◆ **Set exercise**: Word for word, restate the lines from the start of the data below through the line containing "# under the middle of the whole vehicle.".

§

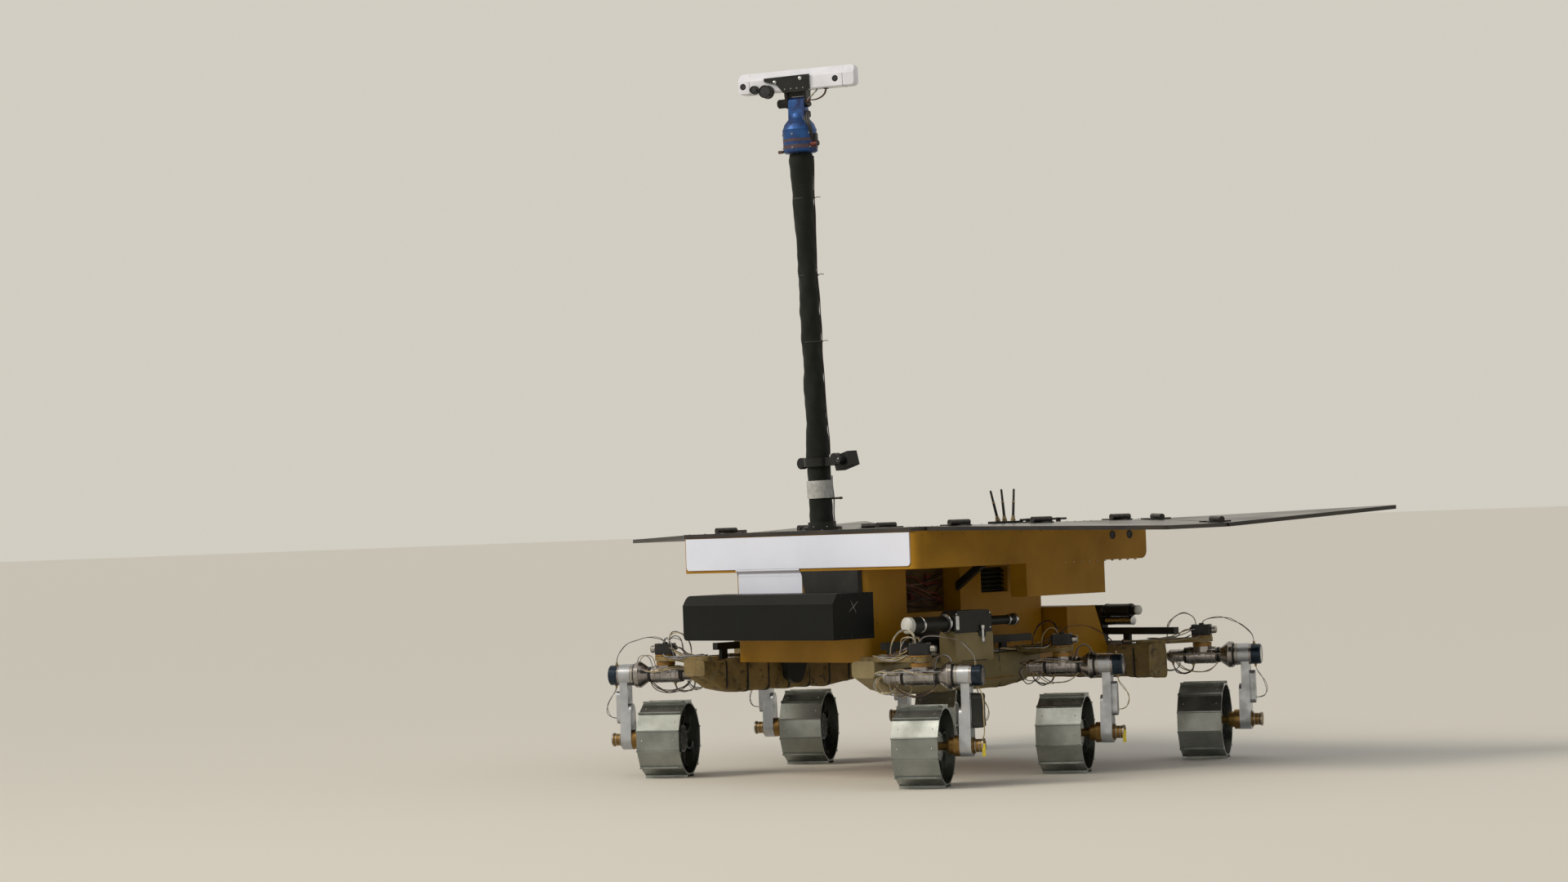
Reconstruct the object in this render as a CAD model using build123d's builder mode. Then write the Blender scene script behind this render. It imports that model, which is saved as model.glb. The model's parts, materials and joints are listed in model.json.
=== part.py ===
from build123d import *
from math import cos, pi, radians, sin, tan
import os

# A six-wheeled planetary rover with its mast up and its solar wings out, in millimetres.
# +Z is up, the front faces -Y and +X is the rover's left side. The origin is on the ground,
# under the middle of the whole vehicle.

# Stations along the vehicle: heights are measured from the ground, the rest from the middle axle
middle_y = -62.3
front_y = middle_y - 613
rear_y = middle_y + 637
side_x = 575
rear_side_x = 588
crab_angle = 31.5

# Wheels
wheel_radius = 125
wheel_width = 140
lug_count = 12
lug_thickness = 4
rim_corner_radius = 118
rim_bore_radius = 110
hub_radius = 42
hub_length = 100
spring_count = 8
spring_width = 92
leaf_centre = 76
leaf_radius = 38
leaf_thickness = 3
axle_z = wheel_radius * cos(radians(180 / lug_count)) + lug_thickness / 2 * sin(radians(180 / lug_count))

# Legs and their drives, measured outboard from the wheel's middle
walk_z = 327
walk_inner = -113
leg_inner = 115
leg_thickness = 35
leg_top_radius = 34
leg_foot_radius = 32
guard_depth = 16
shaft_radius = 18
cap_radius = 31
axle_radius = 12
spindle_radius = 20
running_gap = 0.1

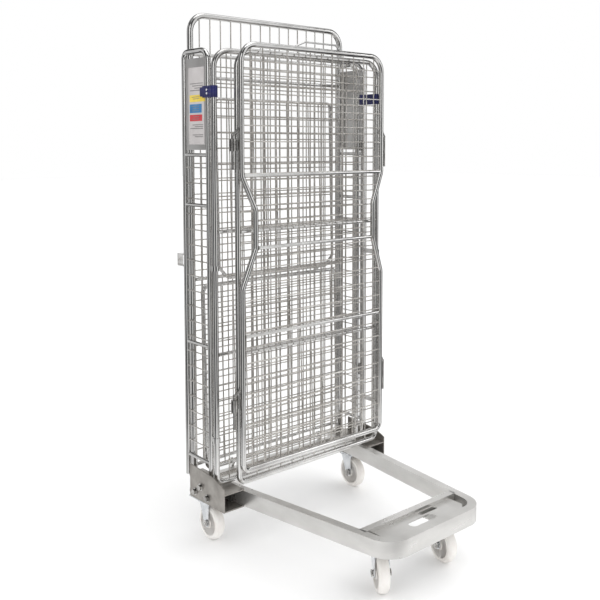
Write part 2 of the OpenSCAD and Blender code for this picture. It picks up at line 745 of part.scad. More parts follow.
// Bent pin welded to a gate leg, hanging down through a barrel; out is -1 on the left leg, 1 on the right
module drop_pin(leg_x, out, z_weld, z_bend, z_end) {
    dx = out * pin_out;
    dy = pin_y - gate_y;
    slope = [dx, dy, z_bend - z_weld];
    reach = norm(slope);
    bar_z(z_end, z_bend, leg_x + dx, pin_y, pin_d);
    translate([leg_x + dx, pin_y, z_bend]) sphere(d = knuckle_d);
    translate([leg_x, gate_y, z_weld]) rotate([0, acos(slope[2] / reach), atan2(dy, dx)])
        translate([0, 0, tube_r * 0.6]) cylinder(d = pin_d, h = reach - tube_r * 0.6);
}
module gate_drop_pins() {
    color(bright) for (side = [-1, 1]) {
        leg_x = side < 0 ? gate_left_x : gate_right_x;
        drop_pin(leg_x, side, barrel_z[1] + 58, barrel_z[1] + 30, barrel_z[1] - 76);
        drop_pin(leg_x, side, barrel_z[0] + 58, barrel_z[0] + 30, barrel_z[0] - 76);
    }
}

module gate_handle() {
    z = gate_h + seat(tube_r, 3);
    color(steel) upright(gate_y) run([[-60, z], [-20, z + 16], [118, z + 16], [136, z]], 6) {
        round_profile(6, 0);
        weld_profile(6, 0);
    }
}

// ---- folding deck and shelf ----
// Leans its child back about a pivot bar at depth y and height z
module leaning(y, z) { translate([0, y, z]) rotate([-lean, 0, 0]) children(); }

module deck_frame() {
    color(steel) leaning(deck_y, deck_z) upright(0)
        run([[-deck_half, 0], [-deck_half, deck_len], [deck_half, deck_len], [deck_half, 0]],
            24, closed = true) round_profile(deck_bar_d, tube_wall);
}
deck_wires = floor(2 * deck_half / mesh_pitch);
deck_edge = (2 * deck_half - (deck_wires - 1) * mesh_pitch) / 2;
module deck_mesh() {
    reach = seat(deck_bar_d / 2, wire_r);
    color(bright) leaning(deck_y, deck_z) {
        for (i = [0 : deck_wires - 1]) bar_z(reach, deck_len - reach, -deck_half + deck_edge + i * mesh_pitch,
            wire_r + wire_gap / 2, wire_d);
        for (z = [mesh_pitch : mesh_pitch : deck_len - 20])
            bar_x(-deck_half + reach, deck_half - reach, -wire_r - wire_gap / 2, z, wire_d);
    }
}

module shelf_frame() {
    chamfer = 36;
    reach = seat(shelf_rod_d / 2, 3);
    color(steel) leaning(shelf_y, shelf_z) {
        upright(0) run([[-shelf_half + chamfer, 0], [-shelf_half, chamfer], [-shelf_half, shelf_len],
            [shelf_half, shelf_len], [shelf_half, chamfer], [shelf_half - chamfer, 0]], 14, closed = true) {
            round_profile(shelf_rod_d, 0);
            weld_profile(shelf_rod_d, 0);
        }
    }
}
module shelf_mesh() {
    reach = seat(shelf_rod_d / 2, wire_r);
    color(bright) leaning(shelf_y, shelf_z) {
        for (i = [-4 : 4]) bar_z(reach, shelf_len - reach, i * mesh_pitch, wire_r + wire_gap / 2, wire_d);
        for (z = [mesh_pitch + 10 : 2 * mesh_pitch : shelf_len - 20])
            bar_x(-shelf_half + reach, shelf_half - reach, -wire_r - wire_gap / 2, z, wire_d);
    }
}

// Eyes midway between two wires of the deck, each with a foot down to the rear beam
module deck_lugs() {
    place = deck_half - deck_edge - 1.5 * mesh_pitch;
    color(steel) for (x = [-place, place]) difference() {
        union() {
            bar_x(x - 5, x + 5, deck_y, deck_z, deck_bar_d + 12);
            box(x - 5, x + 5, deck_y - 8, deck_y + 1, base_top, deck_z);
        }
        bar_x(x - 6, x + 6, deck_y, deck_z, deck_bar_d + 2 * running_fit);
    }
}
// Eyes midway between two wires of the shelf, each with a foot back to the back panel's rod
module shelf_lugs() {
    place = 3.5 * mesh_pitch;
    color(steel) for (x = [-place, place]) difference() {
        union() {
            bar_x(x - 4, x + 4, shelf_y, shelf_z, shelf_rod_d + 10);
            box(x - 4, x + 4, shelf_y, back_y - seat(rod_r, 4), shelf_z - 4, shelf_z + 4);
        }
        bar_x(x - 6, x + 6, shelf_y, shelf_z, shelf_rod_d + 2 * running_fit);
    }
}

// Moves a piece so that the middle of the footprint is the origin
module placed() { translate([-middle_x, -middle_y, 0]) children(); }

placed() base_frame();
placed() base_cross_bar();
placed() base_toe_plate();
placed() left_corner_gusset();
placed() right_corner_gusset();
placed() rear_beam();
placed() left_rear_bracket();
placed() right_rear_bracket();
placed() bracket_bolts();
placed() back_frame();
placed() back_mesh();
placed() left_return_frame();
placed() left_return_mesh();
placed() left_label_plate();
placed() right_return_frame();
placed() right_return_mesh();
placed() right_label_plate();
placed() rear_floor_grille();
placed() left_hinge_clip();
placed() right_hinge_clip();
placed() left_hinge_rings();
placed() right_hinge_rings();
placed() nesting_hook();
placed() deck_lugs();
placed() shelf_lugs();
placed() caster_bolts();
placed() kingpins();
placed() caster_plate_front_left();
placed() caster_plate_front_right();
placed() caster_plate_rear_left();
placed() caster_plate_rear_right();
placed() left_wing_frame();
placed() left_wing_mesh();
placed() left_wing_barrels();
placed() right_wing_frame();
placed() right_wing_mesh();
placed() right_wing_barrels();
placed() gate_frame();
placed() gate_mesh();
placed() gate_drop_pins();
placed() gate_handle();
placed() deck_frame();
placed() deck_mesh();
placed() shelf_frame();
placed() shelf_mesh();
placed() fork_front_left();
placed() fork_front_right();
placed() fork_rear_left();
placed() fork_rear_right();
placed() wheel_front_left();
placed() wheel_front_right();
placed() wheel_rear_left();
placed() wheel_rear_right();
placed() axle_front_left();
placed() axle_front_right();
placed() axle_rear_left();
placed() axle_rear_right();
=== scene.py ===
import json
import math

import bmesh
import bpy
from mathutils import Matrix, Vector


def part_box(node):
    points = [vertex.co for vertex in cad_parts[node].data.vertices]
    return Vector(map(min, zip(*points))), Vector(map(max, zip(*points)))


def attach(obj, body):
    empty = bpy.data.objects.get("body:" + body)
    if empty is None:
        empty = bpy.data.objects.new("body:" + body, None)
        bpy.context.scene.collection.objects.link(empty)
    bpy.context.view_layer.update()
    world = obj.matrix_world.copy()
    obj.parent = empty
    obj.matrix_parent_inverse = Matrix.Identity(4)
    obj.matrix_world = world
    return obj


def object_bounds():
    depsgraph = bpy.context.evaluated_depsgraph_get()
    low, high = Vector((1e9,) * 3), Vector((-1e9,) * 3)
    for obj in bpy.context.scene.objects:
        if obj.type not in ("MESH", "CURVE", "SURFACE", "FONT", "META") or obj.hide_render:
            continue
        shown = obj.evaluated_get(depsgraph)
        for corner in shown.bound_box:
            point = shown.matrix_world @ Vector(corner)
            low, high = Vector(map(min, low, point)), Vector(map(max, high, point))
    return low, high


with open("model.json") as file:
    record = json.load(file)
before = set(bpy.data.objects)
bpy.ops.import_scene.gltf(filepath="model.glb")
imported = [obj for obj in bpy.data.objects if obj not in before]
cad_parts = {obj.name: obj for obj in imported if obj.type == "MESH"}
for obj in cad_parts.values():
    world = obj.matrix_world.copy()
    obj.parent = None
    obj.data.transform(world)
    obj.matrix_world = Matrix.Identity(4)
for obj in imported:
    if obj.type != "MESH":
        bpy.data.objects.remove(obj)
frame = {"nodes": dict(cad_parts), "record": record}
cadLow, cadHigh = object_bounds()
nodes = frame["nodes"]
slotOf = {row["node"]: row["material_slot"] for row in frame["record"]["subparts"]}
print("frame loaded:", len(nodes), "nodes")

mm = 0.001


# shader helpers
def newMaterial(name):
    mat = bpy.data.materials.new(name)
    mat.use_nodes = True
    tree = mat.node_tree
    tree.nodes.clear()
    out = tree.nodes.new("ShaderNodeOutputMaterial")
    shader = tree.nodes.new("ShaderNodeBsdfPrincipled")
    tree.links.new(shader.outputs["BSDF"], out.inputs["Surface"])
    return mat, tree, shader


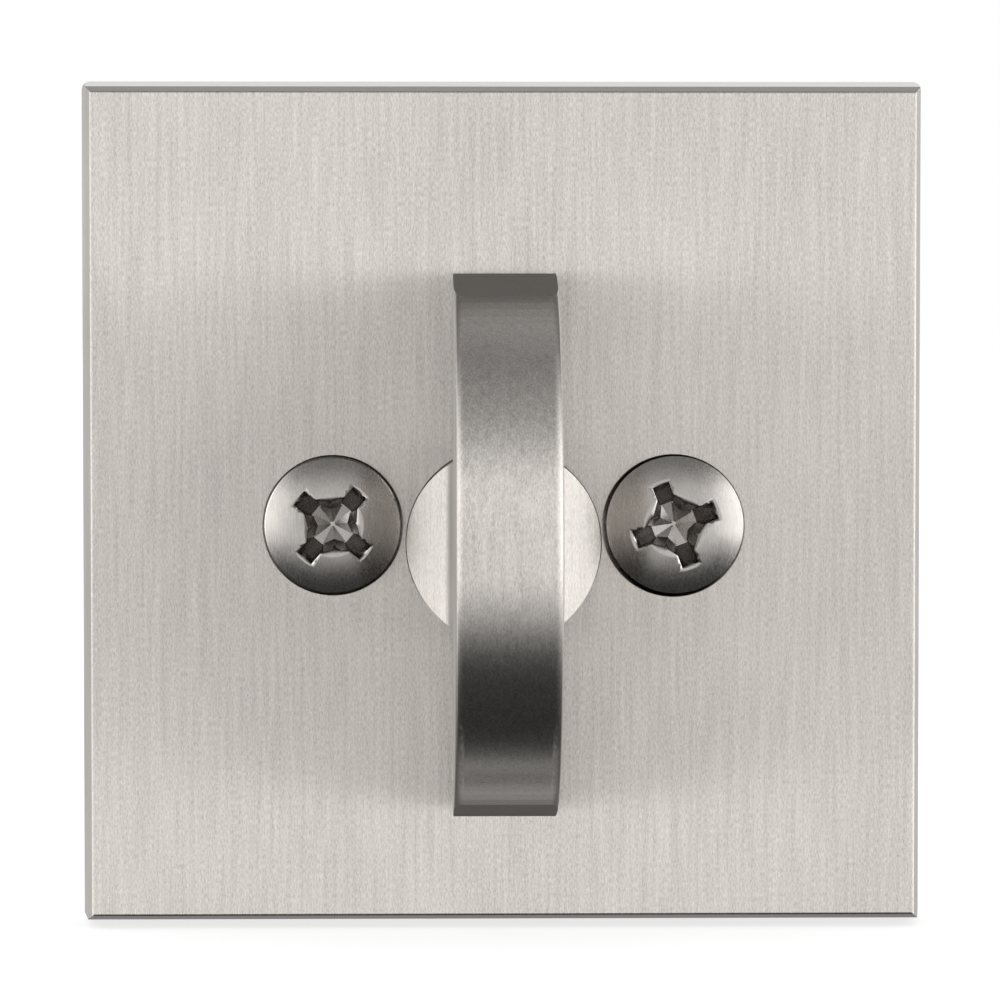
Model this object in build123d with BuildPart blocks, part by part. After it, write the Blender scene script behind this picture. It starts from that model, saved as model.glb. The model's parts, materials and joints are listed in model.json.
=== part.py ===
from build123d import *
import math
import os

# Inside half of a square deadbolt: a thumbturn on a drafted rose, with its two through-bolts.
# Millimetres, +Z up. The room is on the -Y side and the door on the +Y side.
# The origin is on the turn's axis, in the plane of the door's face.

# Rose
ROSE_BACK = 68.8          # square outline against the door
ROSE_THICK = 7.0
WALL_DRAFT = 0.6          # each side wall leans in by this much, up to the bevel
BEVEL = 0.47              # then the bevel leans in by this much more
BEVEL_DEPTH = 1.5
ROSE_RISE = 3.1           # the rose's centre stands this far above the turn's axis
ROSE_SKIN = 2.4           # front wall
CAVITY = 62.0             # square pocket in the back
CAVITY_R = 2.0
RIB_T = 1.6
BOLT_BOSS_R = 7.2
SCREW_BOSS_R = 3.4
CORNER_R = 0.68           # at the door; it fades to nothing at the bevel
FRONT_EDGE_R = 0.2

# Turn
BLADE_WIDTH = 8.3
BLADE_HALF_BACK = 21.8    # half length of the edge nearest the rose
BLADE_HALF_FRONT = 20.0   # half length at the foot of the arched front
BLADE_GAP = 3.4           # from the rose's face to the blade
BLADE_SHOULDER = 11.6     # from the rose's face to the foot of the arch
BLADE_CROWN = 24.0        # from the rose's face to the top of the arch
BLADE_EDGE_R = 0.73
HUB_R = 7.88
HUB_BACK = -4.4           # y of the hub's back face
NECK_HALF = 5.15          # half width of the blade's root
NECK_RISE = 2.5           # height of the sloped shoulders at the root
ROOT_R = 3.0              # hollow between shoulder and blade
JOURNAL_R = 4.97
SPINDLE_END = 9.0
FLATS = 8.4               # across the spindle's two flats
GROOVE_R = 4.0
PIN_Y = 7.2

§

◆ **Reply**:
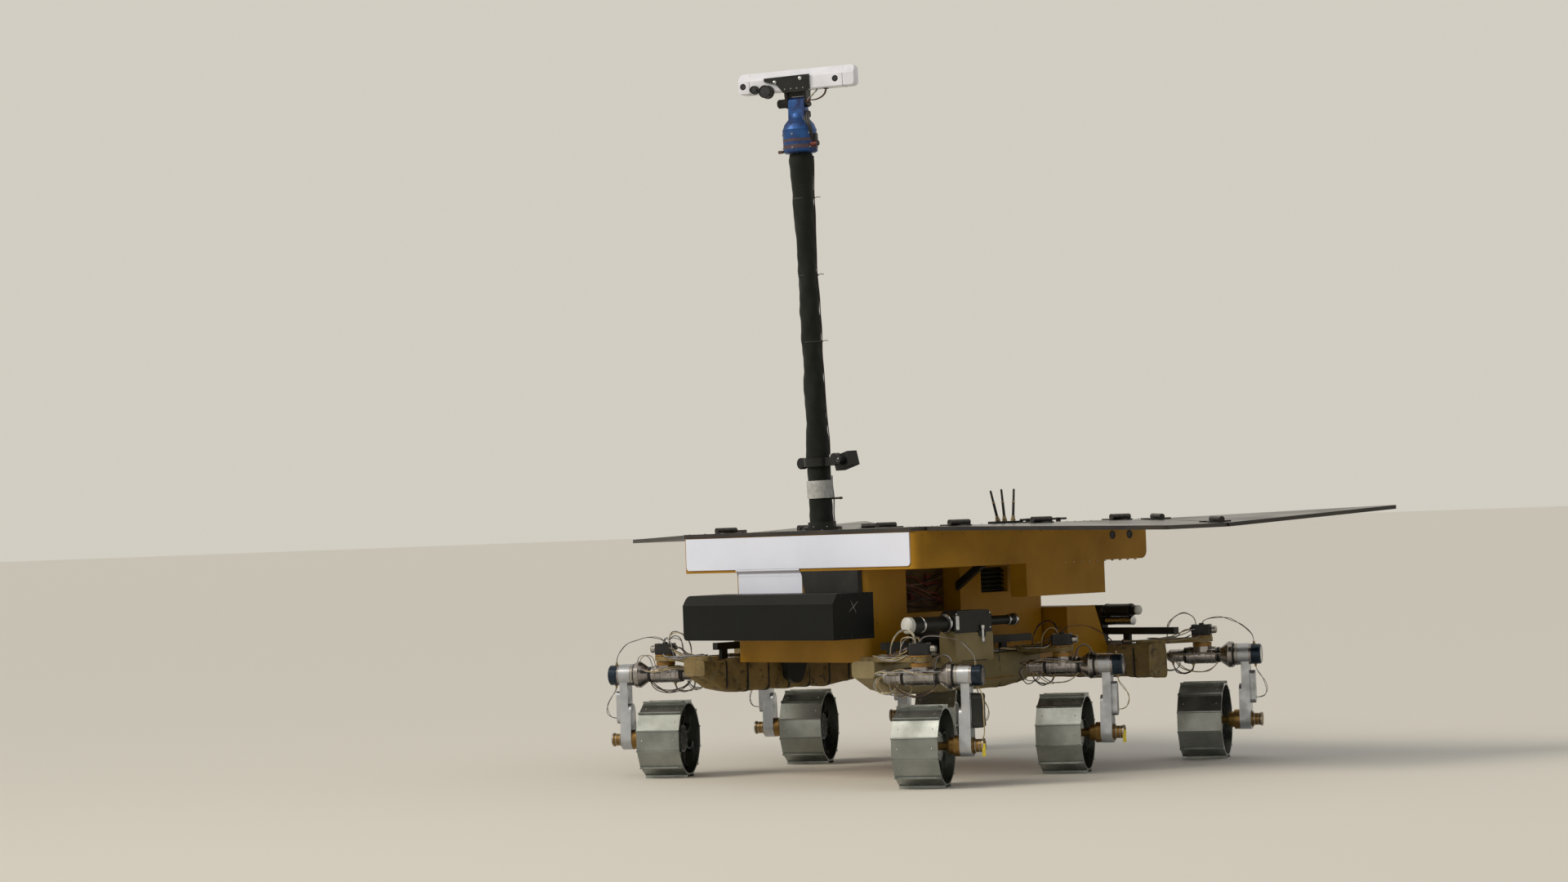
Reconstruct the object in this render as a CAD model using build123d's builder mode. Then write the Blender scene script behind this render. It imports that model, which is saved as model.glb. The model's parts, materials and joints are listed in model.json.
=== part.py ===
from build123d import *
from math import cos, pi, radians, sin, tan
import os

# A six-wheeled planetary rover with its mast up and its solar wings out, in millimetres.
# +Z is up, the front faces -Y and +X is the rover's left side. The origin is on the ground,
# under the middle of the whole vehicle.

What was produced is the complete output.